Margaret Fortune | Secretary-Treasure of California State National Action Network
Joanne Ahola | President of the Sacramento County Board of Education
It’s August in California and hundreds of thousands of educators are about to step into the uncertainty of distance and hybrid learning models during a pandemic. The stakes couldn’t be higher, which makes the legislature’s deeply flawed revisions to education funding this year so distressing. In June, Newsom signed Senate Bill 98 into law. The bill rejiggered our state’s education funding calculations and threatened to defund an estimated 52,800 students by withholding more than $542 million from growing schools—both traditional districts and charters.
Last week, the Assembly Budget Subcommittee met to discuss a “clean up” bill to remedy their mistake. Under Senate Bill 820, more students’ education will be funded but many schools with growing enrollment will still be educating students without the funding they need.
That’s unfair and unacceptable. Every student deserves to have their education fully funded.
In the spring, the interruption to in-person instruction felt temporary. But the unchecked public health crisis continues unabated, and educators are about to enter a new school year with more—and more consequential—uncertainties than ever before. While researchers make “dire projections” about learning loss due to COVID-19 school closures, estimating that some students could lose up to a whole year’s worth of learning, California’s leaders have ridiculously made it more challenging, not less, for school leaders and educators to meet the needs of our students.
From planning for hybrid or remote instruction, to providing internet-connected devices and hotspots, to upgrading air filtration systems, to providing staff with personal protective equipment, reopening safely comes with a hefty price tag. An analysis from the Association of School Business Officials International estimated districts would need to spend an additional $1,778,139 on average on COVID-related expenses. Yet, both SB 98 and SB 820 fall short of providing schools the support they need.
Average enrollment shifts over the last five years suggest that SB 98 could cost schools in our state’s fastest growing counties the most as Black families leave the Bay Area and Los Angeles to seek affordable housing and better schools in the Central Valley and Inland Empire. Under this new funding formula, districts and schools with growing school enrollment (including those in Sacramento, San Joaquin, and Riverside counties) could be underfunded by tens of millions of dollars. Meanwhile, counties with declining enrollment will be funded for students they won’t be serving this year. Los Angeles County could receive more than $211 million for these phantom students, with the majority of that going to LAUSD.
At the informational hearing last week, several Assembly Members expressed concern that the clean up bill wouldn’t fund every child. “This may be the first time California has not funded its children,” said Assemblymember Shirley Weber (D-San Diego), chair of the California Legislative Black Caucus. Only one of the eight members at the hearing spoke out in favor of this flawed effort to clean up the earlier mistake. Assemblymember Kevin McCarty (D-Sacramento), the representative from District 7, which includes many of the same Sacramento schools that would be unjustly defunded, called SB 820 a “fair compromise.” The only one to agree with Mr. McCarty in public comment was the California Teachers Association (CTA), a high-powered union that makes political contributions to Mr. McCarty.

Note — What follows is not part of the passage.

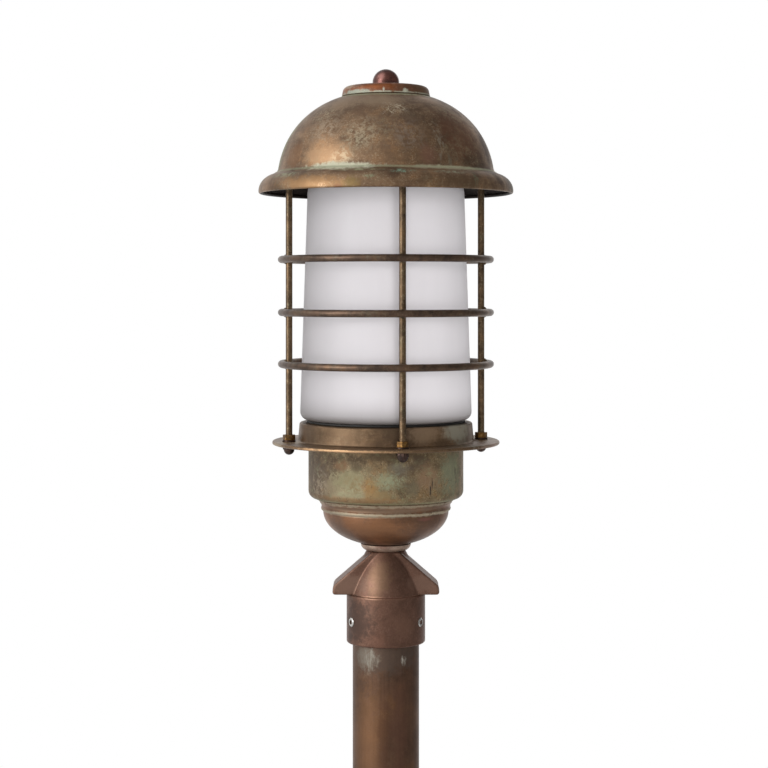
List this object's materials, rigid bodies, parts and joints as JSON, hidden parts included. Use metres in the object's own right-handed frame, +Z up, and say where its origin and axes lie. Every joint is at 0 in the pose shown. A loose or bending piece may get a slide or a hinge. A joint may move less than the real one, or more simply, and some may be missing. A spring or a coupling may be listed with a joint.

Kevin McCarty and the CTA are wrong. There’s nothing fair about either SB 98 or SB 820. Either way, many of McCarty’s constituents will have their education funding stripped from them unless we act to make sure the money follows every student to the school where they are enrolled.
Lawmakers must remedy this self-inflicted wound and fully fund every student’s education. If they do not, they will be exacerbating inequities, rewarding mediocrity, and cheating California students and families.